A lot of people put a very high emphasis on the first element – and it is important – but the second and third elements are perhaps even more important. While exciting and mobilising the workforce gets a lot of attention, having the ability to pick the right direction, along with demonstrating the diligence and continuous focus required to get the organisation moving in the right direction and keep it moving, can pay tremendous dividends.

What do you enjoy most about your work?

I would not point to any one thing. The reality is I am very fortunate to work with great people in an exciting and fast-growing part of the world, and I get to do this while representing a great company. Honeywell offers a diversified portfolio of products and solutions across industries such as aerospace, real estate development, oil and gas refineries, and turbochargers.

As a leader, making tough decisions is part of your life, and the toughest ones are usually about people.
What is the toughest decision you’ve had to make?

As a leader, making tough decisions is part of your life, and the toughest ones are usually about people. You need to make sure you get the right people, motivate them to work together towards the same goal, and eventually help them grow. The decision making becomes even tougher when you have to end a programme, initiative or investment. You need to make the call and communicate it clearly to the people who have committed to it for a long time, with a sound rationale, and get the team focused on the new initiative.

How do you unwind?

Thankfully, there have been a lot more really good days here at Honeywell than bad days, but that being said, we all have to deal with stress and the occasional disappointing day. When something doesn’t go the way I had hoped, I always try to reflect on the issue with real intellectual honesty. If you put the emotion aside and apply strong critical thinking, or ask others to look at the issue and give their unvarnished assessment, it may not be pleasant, but at least it gives you some answers about what went wrong.

It’s all part of holding yourself and your organisation accountable for performance. It may be a difficult process to go through, but if you hold yourself accountable for something, it means that you can do something to change the outcome, and that is very empowering. Feeling empowered to correct something relieves stress and builds energy.

How do you engage and motivate staff when they are struggling with work?

We have a comprehensive and well-established talent management system aligned with our business strategy that ensures we have the right people, are organised the right way, and motivated to do the best job every day for our customers. We offer employees numerous on-the-job learning opportunities and top-notch leadership and career development training programmes.

I personally host quarterly town halls to inform employees of our company’s global and local performance, key initiatives and to recognise best performers. I also host brown-bag lunch talks with employees to address their individual questions or concerns.

In addition, Honeywell deploys an in-country HR model so we have a very strong HR team in each of the Southeast Asian countries to support me in employee communication and retention.

Having strong local leadership that is empowered to make decisions allows us to deliver fast and right for our customers.
What’s your view of HR as a business function?

We believe people are our ultimate differentiator, so in our view, the human resources team plays a critical role in leading organisational development and growth. HR is more than a business function. It is an important business partner that has real insight about our strategy, products, technologies and organisation framework.

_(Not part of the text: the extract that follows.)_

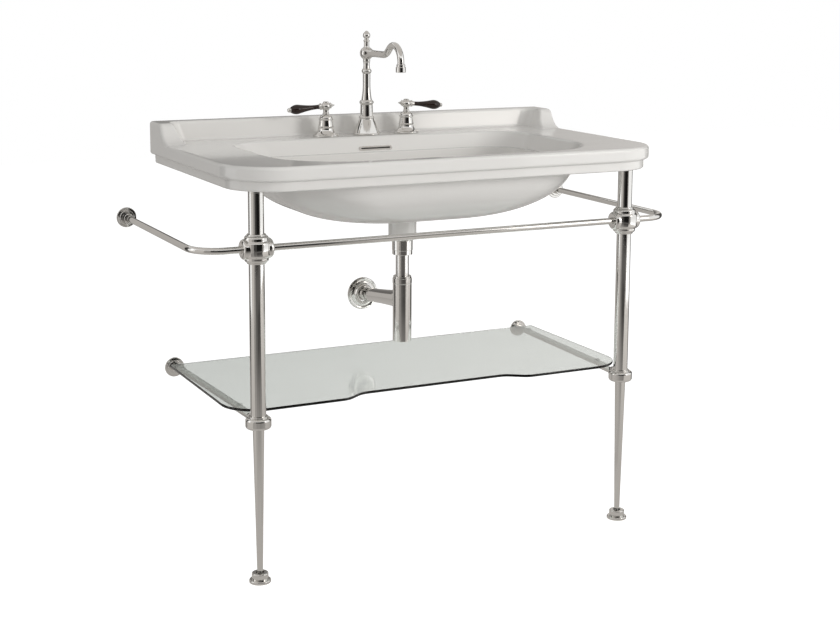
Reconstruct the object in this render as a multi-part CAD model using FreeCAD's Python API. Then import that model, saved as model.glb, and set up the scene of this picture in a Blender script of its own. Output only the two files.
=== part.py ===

The ability of our HR professionals to help build strong local capability is critical to our growth strategy in the region. Having strong local leadership that is empowered to make decisions allows us to deliver fast and right for our customers. As we continue to invest in building strong local capabilities, our HR function will continue to play a critical role.

How can the function contribute better to organisational goals?

Like all functions, HR is continuously evolving to satisfy the needs of the business and to ensure our organisational development; HR understands business priorities and partners with the business units to achieve them. HR will continue focusing on critical areas such as talent management to attract, develop, engage and retain talent to support business growth. We focus on retaining talent through consistent and aggressive talent management, career progression opportunities and strong employee engagement.

These actions build organisational sustainability, improve our bench strength, increase competency and readies the organisation to take on its business challenges.

You’ve worked in India and across Southeast Asia. Can you share some lessons on working across these cultures?

There are two important lessons I have learned. The first is that you need to be open to learning different ways of looking at problems and working with people to improve business results. Each country has its own unique set of circumstances.

Whether it is cultural sensitivities, economic conditions, regulatory issues or other factors, you need to be immersed in the local environment and build understanding of those conditions and how you can be successful.

The second lesson is while the qualities of the local environment are important, you can’t lose sight of what you have in common. At Honeywell we have developed a very strong culture that all of our employees share, regardless of geographical location.

While we work very hard to build local capabilities and to empower our local leadership teams to make decisions, we are also very mindful to leverage our global strengths to benefit our local business.